Rock, Perücke, Brille – von der Tribüne herab verkündet ein älterer Herr als „uralte Wendländerin Frau Roswitha Pubvogel“ das Ziel der Demonstration: Alle sollen sich umdrehen und in Richtung Gleisdreieck marschieren, wo die Castor-Bahnstrecken aus Lüneburg und Uelzen zusammenlaufen.

Ein Lager auf den Schienen soll es werden. Vorne Traktoren und dahinter wohl jene Gruppe von Demonstranten, die gerade im Radio als „etwa 250 gewaltbereite“ unter nunmehr „mehreren tausend Kundgebungsteilnehmern“ bezeichnet werden. Durch eine Wäscheleine haben sie sich von den übrigen abgegrenzt, hin und wieder hat mal einer ein Tuch vor dem Gesicht, sonst unterscheiden sie sich nicht von den anderen: Jeans, Sweatshirt, mal grau, mal bunter, mal ein Stopp-Castor-T-Shirt, Ruck- und Schlafsäcke.

In Gassen rechts, die zu den Gleisen führen, ist die Polizei massiv aufgezogen. Erst einen knappen Kilometer weiter am Ortsrand läßt sich eine Sperre von nur 20 Beamten umgehen. Nur noch eine Kette von Schutzpolizisten aus Magdeburg trennt die Spitze der Demo von den Schienen. Einzelne schaffen es bis auf die Gleise, legen sich hin, werden übel traktiert, den Bahndamm hinuntergeschubst. Dann erhalten die Polizeiketten Verstärkung, auch links und rechts der Straße zieht in den Gärten Polizei auf – die Spitze des Zuges ist eingeschlossen. Im Rundfunk kommt bald die Nachricht, die „Gewaltbereiten“ hätten „mit Stahlkugeln geschossen“. Erst am nächsten Tag dementiert die Polizeipressestelle in Lüneburg, sie spricht von einem „unbestätigtem Gerücht“.

In Wahrheit wird es in und vor dem Polizeikessel vor allem eng. Die Polizei schlägt auch mit ihren Schilden auf die vorn stehenden Demonstranten ein. Handgemenge, Polizisten schlagen mit dem Knüppel zu. Hubschrauber verstärken den Bundesgrenzschutz, der jetzt auch noch an den Bahngleisen steht.

Die Bahngleise sind unerreichbar. Als auch die Eingegekesselten wieder draußen sind – manche auf Schleichwegen durch die Gärten, verkündet der Lautsprecherwagen, daß „viele schon zum Zwischenlager unterwegs“ sind.
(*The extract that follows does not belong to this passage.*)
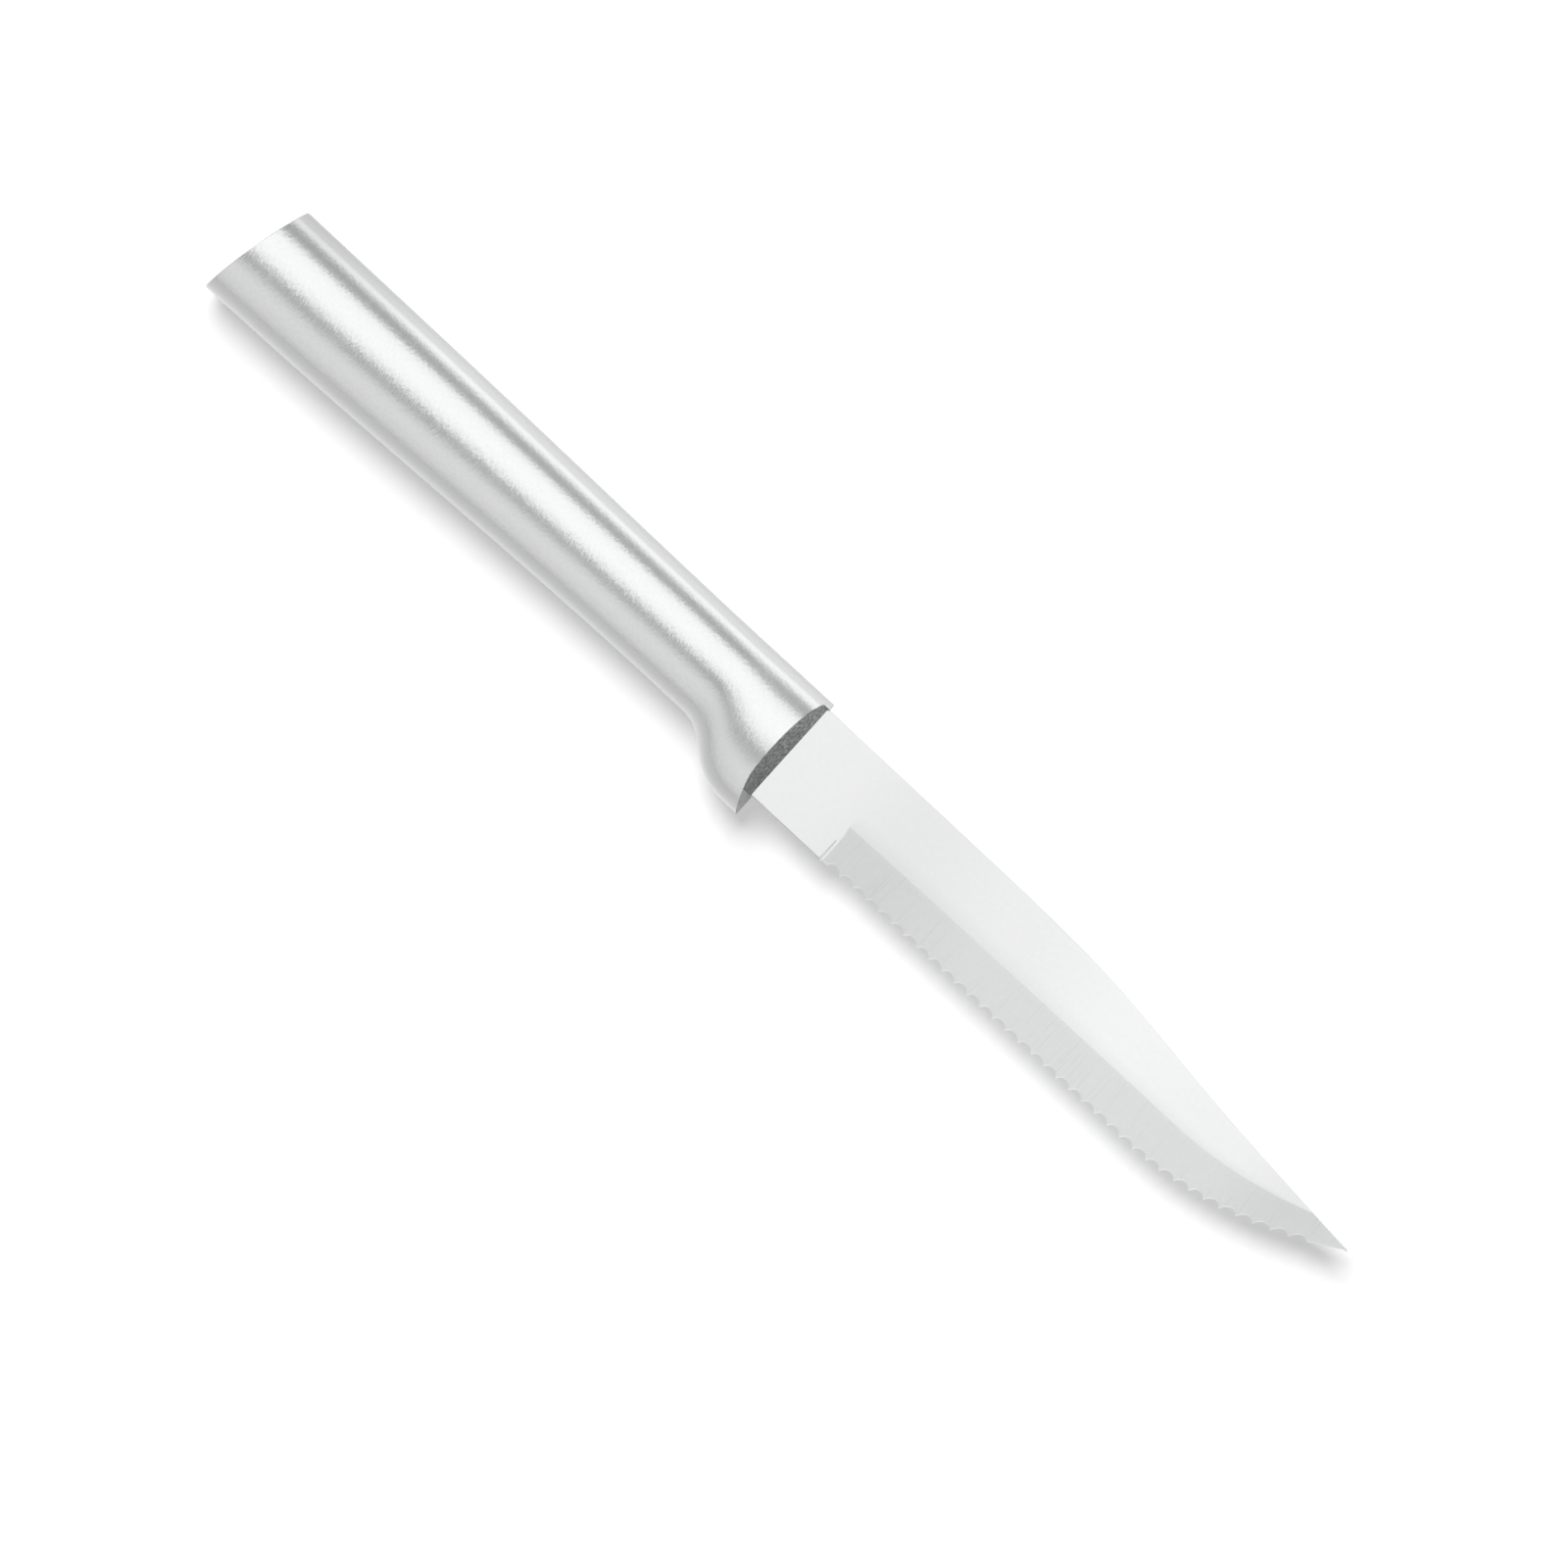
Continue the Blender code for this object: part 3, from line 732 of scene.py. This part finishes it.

Ein Codewort heißt „Schwarzpulver“ Wer mobil ist, bricht in den immerhin 20 Kilometer entfernten Wald auf. Auch dort sperrt die Polizei weiträumig ab. Aber es gibt mehr Schleichwege, das Versammlungsverbot fünfhundert Meter rund ums Zwischenlager ist nicht durchzusetzen. 600 gelangen bis zum Trafo-Häuschen, wollen das Widerstandscamp „Castornix“ neu errichten, ebenso viele kommen von Norden bis ans Zwischenlager heran. Die Polizei droht mit Räumung, die Castorgegner sitzen untergehakt unter den Kiefern, singe „Wehrt euch, leistet Widerstands ...“ Und: „Wir wollen keine Atomkraft, wir wollen leben, leben, leben wollen wir.“

Eine Stimme im Megaphon sagt: „Drüben sitzen jetzt noch etwa 100.“ Stille – als die Polizei zur Räumung schreitet. „Wollen Sie aufstehen?“ – „Nein“. Dann packen zwei oder drei Beamte zu, tragen oder schleifen die Besetzer weg. Fernsehkameras laufen, vor allem bei Grünen-Abgeordenten, wie Rebecca Harms oder Undine von Blottnitz. Die Polizeisprecher reden mit den Chefs, die wiederum mit ihren Beamten: Die Bilder sollen nicht zu übel ausfallen.

Nur wenige Gefängnisbusse stehen zum Abtransport bereit. Es geht zurück nach Lüchow. Mit der hereinbrechenden Nacht gibt die Polizei auf. Die letzten 200 können im Wald übernachten. Am Sonntag sitzen sie schon wieder in Dannenberg auf den Gleisen.